EDITOR'S NOTE: l. 122. The "nymphs and swains" are personifications of non-human sexual differentiation as in Loves of the Plants. However, 122n considers the possibility that humans too "were formerly in an hermaphrodite state," before moving to somewhat stronger evidence that we evolved from quadrupeds thanks to the development of opposable thumbs. This note is (I think) the only time Darwin speculates that we may have evolved from Mediterranean (i.e. African) apes—a theory held not just by the controversial French philosophes Buffon and Helvetius but by the ur-anthropologist Lord Monboddo (see my note to I, 36) and the poet Richard Payne Knight in The Progress of Civil Society, whose resemblances to Darwin's draft The Progress of Society are discussed elsewhere in this edition. By and large Darwin is uninterested in such speculations, which often emerged from an implicitly racist concern to place Africans at the bottom of the human scale, rather than from verified scientific research.

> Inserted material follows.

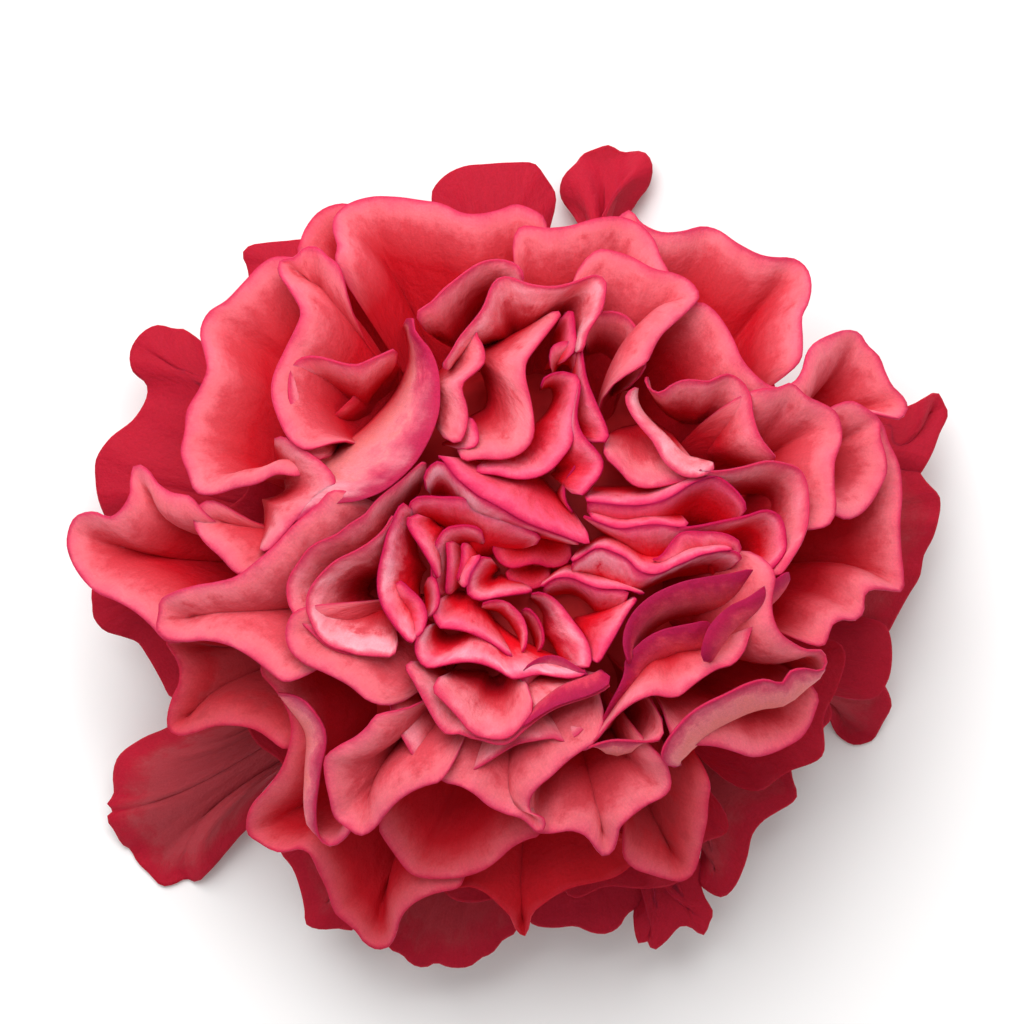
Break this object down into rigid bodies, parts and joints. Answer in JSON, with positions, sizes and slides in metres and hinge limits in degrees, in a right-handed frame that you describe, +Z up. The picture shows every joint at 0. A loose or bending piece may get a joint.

EDITOR'S NOTE: l. 125-134. This section versifies the points made in 114n about species which switch between asexual and sexual reproduction. But the opening "So" leaves it ambiguous whether the tulips and greenfly (the "Aphides" of 131) are examples of "ontogeny recapitulating phylogeny" or simply similes for the once-for-all development just described.
EDITOR'S NOTE: l. 135. We return to Adam, last seen cheerfully bartering "life for love" in I, 33-46. The "So" makes the creation of Eve in response to Adam's desirous dream merely a simile for the evolution of sexual reproduction, but—as usual—Additional Note X (indicated by 140n) suggests that the myth actually encodes ancient hieroglyphic wisdom about precisely this development, as allegorized by the Egypt-educated Moses. As usual, the Fuseli engraving embodies a moment of somewhat strange erotic fantasy.
EDITOR'S NOTE: l. 158. The account of Adam and Eve's lovemaking concludes with a verbatim echo of Paradise Lost (IV, 311), as if to remind us that the frank description of prelapsarian sex has full Miltonic sanction. Perhaps Eve's "amorous delay" gets extra force from the idea that the female principle was itself an evolutionary latecomer, only appearing when the lone male had become desperate, as it were.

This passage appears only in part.